The result was that "within a few years, many of the historic acheivements of the New York working class were undone" and much of the city infrastructure (e.g. the subway system) "deteriorated markedly for lack of investment or even maintenance". Thus life in New York became "gruelling and the civic atmosphere turned mean". "Working-class and immigrant New York was thrust into the shadows, to be ravaged by racism and a crack cocaine epidemic of epic proportions in the 1980s that left many young people either dead, incarcerated, or homeless, only to be bludgeoned by the AIDS epidemic that carried over into the 1990s."

Thus, "redistribution through criminal violence became one of the few serious options for the poor, and the authorities responded by criminalizing whole communities of impoverished and marginalized populations".

"The victims were blamed, and Giuliani was to claim fame by taking revenge on behalf of an incresingly affluent Manhattan bourgeoisie tired of having to confront the effects of such devastation on their own doorsteps".

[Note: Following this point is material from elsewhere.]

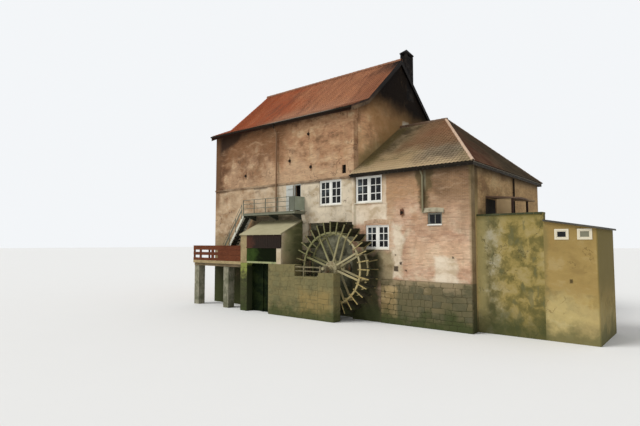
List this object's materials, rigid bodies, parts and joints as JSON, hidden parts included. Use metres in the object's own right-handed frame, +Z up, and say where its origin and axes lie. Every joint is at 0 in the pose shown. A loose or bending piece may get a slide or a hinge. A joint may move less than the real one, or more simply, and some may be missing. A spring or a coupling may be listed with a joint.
{
  "type": "watermill",
  "caption": "Tall gabled brick watermill with hipped annex, paddle wheel on a stone pier, sluice housing, outside steel stair, boarded bridge piece and garden tower.",
  "frame": {"origin": "middle of the model's bounding box at the water line, on the ground plane", "axes": "+X along the river front towards the small tower, +Y from the river front to the back, +Z up"},
  "size_m": [26.625, 14.55, 18.96],
  "materials": {
    "brick_tall": "matte",
    "brick_annex": "matte",
    "red_tiles": "matte",
    "old_tiles": "matte",
    "hip_tiles": "matte",
    "dark_boards": "matte",
    "zinc": "satin",
    "iron": "matte",
    "floor_boards": "matte",
    "sooty_brick": "matte",
    "white_paint": "satin",
    "pane": "gloss",
    "blue_grey_paint": "satin",
    "green_grey_steel": "satin",
    "brown_boards": "matte",
    "grey_boards": "matte",
    "pale_posts": "matte",
    "wet_stone": "matte",
    "wet_boards": "matte",
    "ochre_stone": "matte",
    "pale_lintel": "matte",
    "canopy_sheet": "matte",
    "cream_steel": "matte",
    "shaft_iron": "matte",
    "float_boards": "matte",
    "pale_hood": "matte",
    "ochre_plaster": "matte",
    "felt": "matte"
  },
  "bodies": {
    "body": {"house_front_wall_left": "brick_tall", "house_front_wall_right": "brick_tall", "house_recess_wall": "brick_tall", "house_door_bay": "brick_tall", "house_back_wall": "brick_tall", "house_left_gable": "brick_tall", "house_right_gable": "brick_tall", "house_roof_front": "red_tiles", "house_roof_back": "red_tiles", "house_ridge": "red_tiles", "verge_boards": "dark_boards", "gutters": "zinc", "downpipes": "zinc", "wall_anchors": "iron", "floors": "floor_boards", "chimney_stack": "sooty_brick", "chimney_cap": "sooty_brick", "window_frames": "white_paint", "window_glass": "pane", "landing_door": "blue_grey_paint", "landing_floor": "green_grey_steel", "landing_brackets": "green_grey_steel", "landing_railing": "green_grey_steel", "landing_end_railing": "green_grey_steel", "stair_stringers": "green_grey_steel", "stair_treads": "green_grey_steel", "stair_railing": "green_grey_steel", "bridge_deck": "grey_boards", "bridge_posts": "pale_posts", "bridge_parapet": "brown_boards", "sluice_pier": "ochre_stone", "sluice_gate": "wet_boards", "sluice_lintel": "pale_lintel", "breast_wall": "wet_stone", "timber_housing": "brown_boards", "housing_side_wall": "wet_stone", "canopy_roof": "canopy_sheet", "wheel_pier": "ochre_stone", "race_end_wall": "wet_stone", "wheel_guard": "grey_boards", "wheel_bearings": "iron", "annex_front_wall": "brick_annex", "annex_back_wall": "brick_annex", "annex_right_wall": "brick_annex", "annex_roof_front": "old_tiles", "annex_roof_back": "old_tiles", "annex_roof_hip": "old_tiles", "annex_ridge_tiles": "hip_tiles", "shelter_roof": "pale_hood", "shelter_posts": "grey_boards", "shelter_panel": "pale_hood", "garden_wall": "ochre_plaster", "tower_walls": "ochre_plaster", "tower_roof": "felt"},
    "wheel": {"wheel_shaft": "shaft_iron", "wheel_hubs": "shaft_iron", "wheel_spokes": "cream_steel", "wheel_rings": "cream_steel", "float_arms": "cream_steel", "wheel_floats": "float_boards"}
  },
  "joints": [
    {"name": "wheel_spin", "type": "hinge", "parent": "body", "child": "wheel", "pos_m": [-0.5475, -5.91, 3.02], "axis": [0, 1, 0], "continuous": true}
  ]
}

Of course, conventional wisdom has it that "(non-white) criminals took over New York in the 1970s" and the righteous Mayor Giuliani came in and "cleaned the city up". Of course, no one will dispute that the economic climate changed drasitically in New York from 1979 to 1999, but this is not tantamount to 'progress' in some holistic sense. The change from 1979 to 2009 perfectly exemplifies the contradictions internal to the logic of gentrification. Certain concrete features of the city improved (infrastructure, tax revenues, saftey, investment, etc.), this cannot be denied. But the condition of this resuscitation of the city was that poor and marginalized populations would be displaced and forced elsewhere, that city political and economic institutions would be restructured to the liking of capitalists (i.e. "to make a good business climate in the city"), that much of the city was evacuated of 'undesirables' to make room for a new set of professionals, fianncial technocrats, capitalists, and others able to afford preposterous rents and costs of living.